> _Structured object records_:

-.-.-

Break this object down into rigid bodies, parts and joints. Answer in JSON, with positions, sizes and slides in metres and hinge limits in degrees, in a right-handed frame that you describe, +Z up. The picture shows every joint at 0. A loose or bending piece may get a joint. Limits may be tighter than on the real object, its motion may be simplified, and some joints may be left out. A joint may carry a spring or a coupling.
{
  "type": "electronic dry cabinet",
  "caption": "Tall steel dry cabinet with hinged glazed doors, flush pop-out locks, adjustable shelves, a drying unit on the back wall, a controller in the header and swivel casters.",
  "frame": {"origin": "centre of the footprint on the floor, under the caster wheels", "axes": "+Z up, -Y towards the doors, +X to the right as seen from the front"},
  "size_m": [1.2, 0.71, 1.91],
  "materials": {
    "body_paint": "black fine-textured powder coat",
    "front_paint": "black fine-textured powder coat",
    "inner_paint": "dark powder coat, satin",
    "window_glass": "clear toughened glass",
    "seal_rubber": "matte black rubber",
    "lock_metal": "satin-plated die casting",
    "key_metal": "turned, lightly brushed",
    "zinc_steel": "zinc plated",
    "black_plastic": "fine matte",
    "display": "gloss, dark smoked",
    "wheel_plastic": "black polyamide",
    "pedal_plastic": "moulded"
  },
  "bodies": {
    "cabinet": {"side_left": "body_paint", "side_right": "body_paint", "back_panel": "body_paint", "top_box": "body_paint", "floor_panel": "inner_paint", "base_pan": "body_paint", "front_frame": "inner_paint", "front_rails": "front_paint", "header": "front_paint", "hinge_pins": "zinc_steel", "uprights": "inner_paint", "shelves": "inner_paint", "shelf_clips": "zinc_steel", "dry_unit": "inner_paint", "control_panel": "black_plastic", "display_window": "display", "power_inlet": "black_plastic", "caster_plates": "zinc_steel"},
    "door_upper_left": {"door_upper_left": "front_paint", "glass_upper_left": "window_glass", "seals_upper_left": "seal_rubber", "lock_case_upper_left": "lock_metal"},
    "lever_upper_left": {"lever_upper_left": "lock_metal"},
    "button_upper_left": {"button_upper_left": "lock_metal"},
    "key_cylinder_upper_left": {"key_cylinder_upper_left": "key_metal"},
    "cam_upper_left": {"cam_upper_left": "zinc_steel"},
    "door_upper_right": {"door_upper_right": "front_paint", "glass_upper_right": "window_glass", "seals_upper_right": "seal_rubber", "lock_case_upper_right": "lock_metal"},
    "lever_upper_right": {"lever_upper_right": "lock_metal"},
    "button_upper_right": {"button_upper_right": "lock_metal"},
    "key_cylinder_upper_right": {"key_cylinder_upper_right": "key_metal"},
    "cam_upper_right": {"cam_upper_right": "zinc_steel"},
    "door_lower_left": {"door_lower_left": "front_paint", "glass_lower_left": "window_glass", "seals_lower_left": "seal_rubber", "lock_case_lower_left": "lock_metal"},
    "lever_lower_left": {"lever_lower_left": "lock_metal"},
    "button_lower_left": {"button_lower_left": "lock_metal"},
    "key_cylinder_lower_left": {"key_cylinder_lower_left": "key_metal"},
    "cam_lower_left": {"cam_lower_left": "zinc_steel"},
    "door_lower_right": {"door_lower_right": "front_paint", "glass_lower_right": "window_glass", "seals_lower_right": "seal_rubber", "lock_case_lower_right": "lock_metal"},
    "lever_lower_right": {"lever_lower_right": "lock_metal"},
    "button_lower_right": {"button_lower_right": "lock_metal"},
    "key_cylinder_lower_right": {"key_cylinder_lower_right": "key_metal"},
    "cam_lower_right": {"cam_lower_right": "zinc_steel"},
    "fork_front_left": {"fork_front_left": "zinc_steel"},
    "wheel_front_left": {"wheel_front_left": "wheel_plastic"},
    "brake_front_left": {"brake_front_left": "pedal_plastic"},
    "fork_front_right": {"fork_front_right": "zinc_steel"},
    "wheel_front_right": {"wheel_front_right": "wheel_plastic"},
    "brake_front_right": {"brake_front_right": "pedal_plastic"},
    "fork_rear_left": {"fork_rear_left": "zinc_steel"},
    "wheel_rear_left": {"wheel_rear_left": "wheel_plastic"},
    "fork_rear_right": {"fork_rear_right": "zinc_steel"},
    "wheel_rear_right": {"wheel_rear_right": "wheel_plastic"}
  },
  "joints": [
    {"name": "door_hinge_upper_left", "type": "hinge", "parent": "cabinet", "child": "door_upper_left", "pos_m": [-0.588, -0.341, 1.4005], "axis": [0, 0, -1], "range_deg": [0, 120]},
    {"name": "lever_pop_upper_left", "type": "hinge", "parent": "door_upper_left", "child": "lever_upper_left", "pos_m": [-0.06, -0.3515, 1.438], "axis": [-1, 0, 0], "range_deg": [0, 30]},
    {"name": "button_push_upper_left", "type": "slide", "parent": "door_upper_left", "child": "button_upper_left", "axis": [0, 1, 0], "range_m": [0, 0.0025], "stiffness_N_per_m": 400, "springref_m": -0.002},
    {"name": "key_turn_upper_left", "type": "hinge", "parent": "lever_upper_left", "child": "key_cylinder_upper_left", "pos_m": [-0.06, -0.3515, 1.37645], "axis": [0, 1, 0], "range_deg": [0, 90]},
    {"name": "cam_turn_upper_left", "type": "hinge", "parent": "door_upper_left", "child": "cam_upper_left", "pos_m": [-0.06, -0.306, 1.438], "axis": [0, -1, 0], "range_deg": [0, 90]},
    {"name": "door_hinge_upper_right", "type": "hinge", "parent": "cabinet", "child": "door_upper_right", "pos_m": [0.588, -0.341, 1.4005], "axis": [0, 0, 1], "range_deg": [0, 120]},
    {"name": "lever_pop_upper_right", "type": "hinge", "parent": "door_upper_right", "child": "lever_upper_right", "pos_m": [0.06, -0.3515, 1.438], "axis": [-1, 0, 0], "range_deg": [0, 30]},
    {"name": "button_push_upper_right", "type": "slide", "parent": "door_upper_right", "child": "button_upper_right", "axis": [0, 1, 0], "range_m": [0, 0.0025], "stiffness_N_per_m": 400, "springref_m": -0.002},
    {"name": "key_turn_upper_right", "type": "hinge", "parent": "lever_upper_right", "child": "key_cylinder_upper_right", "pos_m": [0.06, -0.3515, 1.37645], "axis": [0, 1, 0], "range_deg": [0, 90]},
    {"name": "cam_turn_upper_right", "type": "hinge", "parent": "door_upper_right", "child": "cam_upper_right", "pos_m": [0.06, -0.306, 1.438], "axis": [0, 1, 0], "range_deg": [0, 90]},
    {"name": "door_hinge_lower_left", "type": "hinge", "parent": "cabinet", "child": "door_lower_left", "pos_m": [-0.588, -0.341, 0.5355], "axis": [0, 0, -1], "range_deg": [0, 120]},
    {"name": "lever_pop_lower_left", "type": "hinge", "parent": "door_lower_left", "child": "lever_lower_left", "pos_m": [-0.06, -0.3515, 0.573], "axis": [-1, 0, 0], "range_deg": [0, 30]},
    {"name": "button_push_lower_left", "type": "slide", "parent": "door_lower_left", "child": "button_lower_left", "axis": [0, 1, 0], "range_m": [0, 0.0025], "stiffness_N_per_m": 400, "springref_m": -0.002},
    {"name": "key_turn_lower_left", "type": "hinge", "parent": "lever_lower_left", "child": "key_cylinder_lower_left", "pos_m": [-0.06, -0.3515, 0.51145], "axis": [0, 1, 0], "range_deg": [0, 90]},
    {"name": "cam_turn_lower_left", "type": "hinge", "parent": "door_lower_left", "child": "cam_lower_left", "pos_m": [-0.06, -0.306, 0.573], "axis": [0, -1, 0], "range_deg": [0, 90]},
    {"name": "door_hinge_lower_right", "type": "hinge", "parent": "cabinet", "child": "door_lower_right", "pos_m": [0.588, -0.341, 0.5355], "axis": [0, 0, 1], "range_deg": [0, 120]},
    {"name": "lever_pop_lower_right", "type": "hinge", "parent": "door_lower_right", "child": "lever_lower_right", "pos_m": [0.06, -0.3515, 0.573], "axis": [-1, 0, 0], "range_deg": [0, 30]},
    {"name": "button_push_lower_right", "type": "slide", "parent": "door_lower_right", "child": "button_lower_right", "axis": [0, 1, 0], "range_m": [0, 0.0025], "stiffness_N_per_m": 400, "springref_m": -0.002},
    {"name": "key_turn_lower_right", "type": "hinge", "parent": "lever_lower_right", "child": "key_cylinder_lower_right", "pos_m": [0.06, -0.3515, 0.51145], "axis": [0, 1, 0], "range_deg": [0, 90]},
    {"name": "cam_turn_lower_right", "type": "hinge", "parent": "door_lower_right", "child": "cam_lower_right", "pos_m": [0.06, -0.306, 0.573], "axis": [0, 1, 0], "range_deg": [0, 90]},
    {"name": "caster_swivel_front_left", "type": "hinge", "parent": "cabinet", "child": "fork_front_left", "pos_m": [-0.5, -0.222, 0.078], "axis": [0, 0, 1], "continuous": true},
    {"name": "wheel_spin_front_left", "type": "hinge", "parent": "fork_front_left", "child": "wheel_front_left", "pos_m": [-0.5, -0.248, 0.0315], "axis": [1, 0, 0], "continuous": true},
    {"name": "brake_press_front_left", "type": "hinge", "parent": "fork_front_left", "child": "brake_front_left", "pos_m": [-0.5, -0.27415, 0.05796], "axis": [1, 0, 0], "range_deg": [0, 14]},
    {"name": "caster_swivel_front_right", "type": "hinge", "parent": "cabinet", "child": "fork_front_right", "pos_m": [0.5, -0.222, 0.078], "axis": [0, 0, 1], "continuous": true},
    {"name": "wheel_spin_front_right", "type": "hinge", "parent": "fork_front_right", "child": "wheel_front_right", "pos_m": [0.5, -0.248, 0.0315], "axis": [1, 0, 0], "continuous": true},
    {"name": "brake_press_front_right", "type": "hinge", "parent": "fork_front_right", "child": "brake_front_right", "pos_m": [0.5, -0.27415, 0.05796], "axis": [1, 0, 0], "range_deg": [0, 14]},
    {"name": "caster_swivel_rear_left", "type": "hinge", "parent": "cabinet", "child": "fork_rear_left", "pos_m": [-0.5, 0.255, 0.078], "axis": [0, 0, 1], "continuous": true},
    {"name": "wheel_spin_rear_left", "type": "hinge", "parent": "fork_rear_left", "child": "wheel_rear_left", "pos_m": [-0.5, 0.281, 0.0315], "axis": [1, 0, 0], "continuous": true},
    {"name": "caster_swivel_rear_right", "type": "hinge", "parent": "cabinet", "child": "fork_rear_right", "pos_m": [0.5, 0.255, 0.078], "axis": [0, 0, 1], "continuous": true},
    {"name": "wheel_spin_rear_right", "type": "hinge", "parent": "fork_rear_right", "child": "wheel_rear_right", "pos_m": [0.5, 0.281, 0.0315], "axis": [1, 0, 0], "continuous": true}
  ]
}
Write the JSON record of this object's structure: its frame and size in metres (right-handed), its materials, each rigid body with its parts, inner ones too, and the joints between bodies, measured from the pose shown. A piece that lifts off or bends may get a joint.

-.-.-

> _PROBLEM TO WORK ON_:
Show the lines of the data that hold the word "bodies".

> _WORKED ANSWER_:
Break this object down into rigid bodies, parts and joints. Answer in JSON, with positions, sizes and slides in metres and hinge limits in degrees, in a right-handed frame that you describe, +Z up. The picture shows every joint at 0. A loose or bending piece may get a joint. Limits may be tighter than on the real object, its motion may be simplified, and some joints may be left out. A joint may carry a spring or a coupling.
  "bodies": {
Write the JSON record of this object's structure: its frame and size in metres (right-handed), its materials, each rigid body with its parts, inner ones too, and the joints between bodies, measured from the pose shown. A piece that lifts off or bends may get a joint.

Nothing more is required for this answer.